Chroniques

Un vendredi par moi

© D.R

Premier cours d’amazigh ; en berbère timitar veut dire signe. Exemple : c’est bon timitar qu’un festival comme celui d’Agadir obtienne en si peu de temps un tel éclat.
 
Un autre bon exemple : Timitar des temps, ils étaient plus de cent mille jeunes et moins jeunes, dimanche dernier, dans les rues d’Agadir. L’enjeu en valait le tintamarre, célébrer la clôture de la troisième édition du festival «Timitar, signes et culture» comme il a commencé, sous le timitar de la bonne humeur.

Depuis une sinistre nuit de 1961, la mémoire d’Agadir n’est plus dans ses murs antisismiques mais dans sa culture accueillante qui a fait de Timitar le signe de l’art amazigh ouvert aux musiques du monde.

Le timitar distinctif du Sous-Massa se lit sur le visage de ses hommes. Rugueux et rigoureux, sobrement hospitaliers parce que hospitaliers sans fard. Le pari réussi de Rachid Filali et Aziz Akhannouch qui chapeautent le festival, l’un en tant que wali, l’autre en tant que président de la région, a été de donner à travers une organisation de bonne tenue et de retenue, l’image d’une société bien assurée.
Si bien que pendant six jours, Agadir a été ce Maroc qui chante juste face à ce Maroc qui psalmodie faux.

Et après ? Dans son essai sur « les identités meurtrières» (Grasset), le Libanais Amin Maalouf explique que «les sociétés sûres d’elles-mêmes se reflètent dans une religion confiante, sereine, ouverte ; les sociétés mal assurées se reflètent dans une religion frileuse, bigote, sourcilleuse». Agadir et Essaouira, et bien d’autres festivals, incarnent la première catégorie. Les manifestations de l’islamisme personnifient la seconde. Mais lorsqu’on s’arrête sur la composition des deux tendances, on relève la même extraction sociale. Aucune d’elles ne reniera son Islam. Pourtant, l’une regarde vers l’avenir, l’autre se retourne sur le passé. Le tout est de savoir comment le Maroc qui tire vers le haut puisse contenir les démons du Maroc qui tire vers le bas.

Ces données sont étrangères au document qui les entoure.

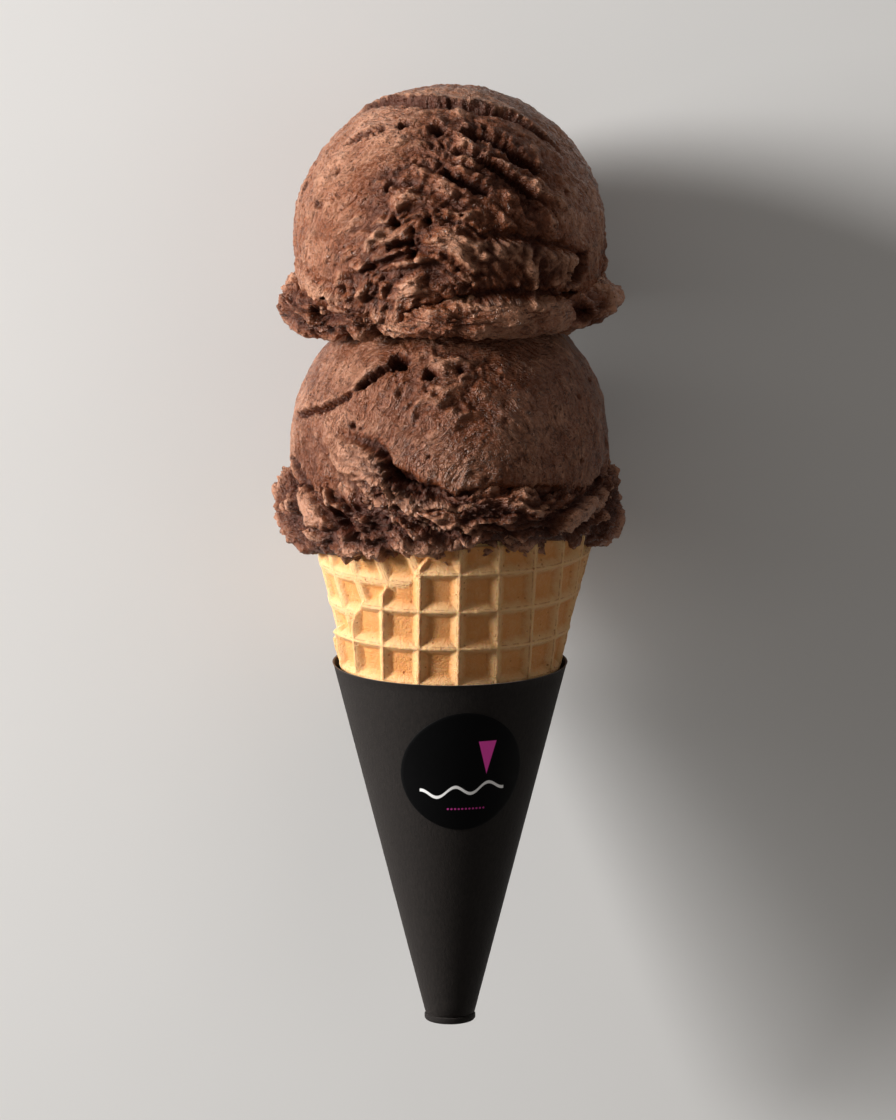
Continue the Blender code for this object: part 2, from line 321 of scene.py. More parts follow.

Si j’évoque Amin Maalouf, c’est parce que je le devine meurtri, c’est aussi en timitar de solidarité avec un Liban, tel le phénix, toujours renaissant de ses cendres, mais tel Sisyphe, condamné à l’éternel recommencement.

Les sauterelles qui envahissent le ciel de ses nuits, ravagent son nid, ne visent pas le Liban mais l’exception arabe qu’est la contrée du Cèdre. Le Liban multiconfessionnel et démocratique est le démenti constant apporté à l’Etat hébreu militariste, prédateur et confessionnel jusque dans la nationalité de ses citoyens. Pour comprendre en partie pourquoi ce Cèdre est de ce beau bois, il y a lieu de lire «Origines» du même Amin Maalouf, toujours chez Grasset.

Maudit, un peu comme «Le Rocher de Tanios» de l’incontournable Maalouf, comme Tanios lui-même, héros du roman, poursuivi par le sort.
Dans ce vaste modus vivendi que les pays arabes ont contracté avec Israël, le Liban demeure le tissu à travers lequel «le destin passe et repasse comme l’aiguille du cordonnier à travers le cuir» transpercé par cette succession «d’incursions cruelles».

Dans «l’ultime passage» du «Rocher de Tanios», Amin Maalouf écrit : «Pour avoir la tête d’un criminel, on a tué quatre innocents. Kahtane beyk me dit qu’il ne l’a pas voulu. Mais il a laissé faire. Demain, les gens de Kfayabda viendront, en représailles, égorger d’autres innocents. Les uns et les autres trouveront pour de longues années à venir, d’excellentes raisons pour justifier leurs vengeances successives».